Ce chantier de fond, le Japon y est de fait rompu. Un pays où les séismes font partie intégrante du paysage, et où la fréquentation intime du risque a de tout temps produit poètes et peintres travaillés par cette notion d' »ukiyo » ou « monde flottant », concept laissant entendre que la seule chose certaine en ce monde est décidément l’impermanence de toutes choses. Mais Fukushima marque un tournant. Au double désastre du tremblement de terre et du tsunami s’ajoute aujourd’hui le 3e assaut, fulgurant, de l’accident nucléaire. Une cause naturelle mais une responsabilité humaine dont les intellectuels japonais semblent s’emparer dans des postures sans précédent.  » Ils sont entrés dans le débat public d’une manière qui m’a surpris, note Michaël Ferrier . Tout s’est mis en marche de manière tellement impressionnante et rapide vu l’ampleur de la catastrophe. Quasi immédiatement, des sociologues, des philosophes, des poètes ont écrit des évocations, des descriptions, des analyses éthiques (voir le recueil L’archipel des séismes, éditions Picquier, ndlr) . Quel autre pays pouvait produire un tel panel de textes en un temps si court? C’est un pays qui réagit, qui est résilient, qui rebondit. » Une force à laquelle Ryoko Sekiguchi, écrivain japonaise vivant à Paris, offre un écho évident dans Ce n’est pas un hasard, le journal qu’elle fait paraître ce mois chez P.O.L.:  » La pensée des écrivains se déploie comme un fleuve sur lequel les catastrophes viennent s’écraser comme des rochers en faisant des éclaboussures, des ricochets (…). Même si j’écrirai désormais dans l' »après », je me sens la force d’affronter cette question et de continuer à écrire. »

Fiction à retardement

A recueillir le récit des rescapés, Ferrier a côtoyé un autre type d’anéantissement, celui d’une langue intime choquée, hésitante, bégayante, compressée, comme anéantie. Et, à l’autre bout du pouvoir, le paradoxe d’un discours dominant reconstruit, imposé, gavé de scientificité opaque et de récupération politique.

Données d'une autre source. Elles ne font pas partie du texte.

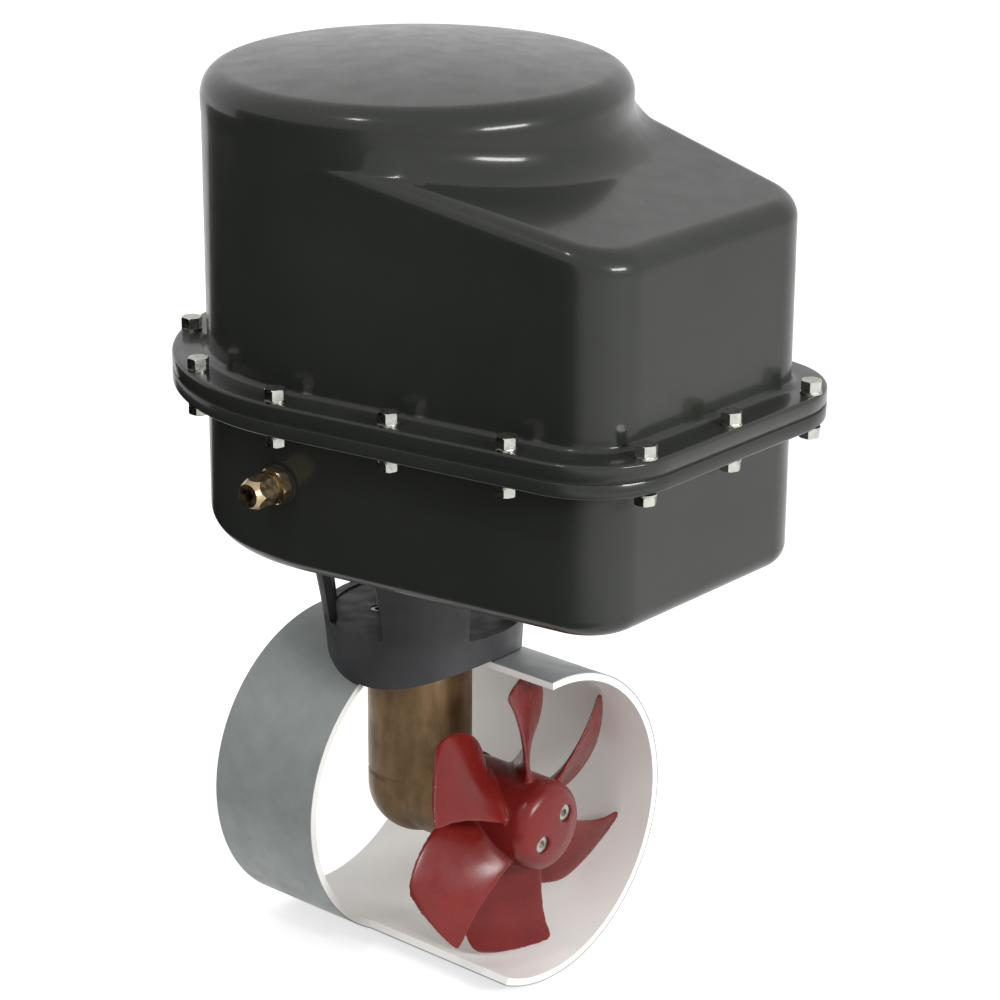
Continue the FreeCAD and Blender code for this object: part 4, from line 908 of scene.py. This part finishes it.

Prise dans cet étau, la voix particulière du romancier doit retrouver son propre débit. Quitte à ce que le processus d’invention prenne du temps.  » Je ne voulais pas faire de fiction ni de roman, parce que je ne m’en sentais pas capable. Je pense qu’il faudra longtemps avant que quelqu’un se coltine avec ça« , avance-t-il. Et pour cause. Dans sa contribution au dernier numéro de la Nouvelle Revue Française intitulé Du Japon, Cécile Sakai, traductrice et spécialiste de la littérature japonaise, appuie cette conviction d’une fiction à retardement face à une réalité aveuglante, quasi absolue:  » La fiction ne peut surgir d’emblée de la mémoire des morts, de la douleur de l’absence, mais l’expérience est, elle, rapportée, relatée, diffusée; le témoignage crée la médiation nécessaire pour d’autres étapes. » Ryoko Sekiguchi l’expose à sa manière quand elle évoque cette position de témoin qui lui échappe:  » A vrai dire, je ne sais toujours pas d’où procède cette superposition d’images. Pour l’heure, j’enregistre, j’énumère. »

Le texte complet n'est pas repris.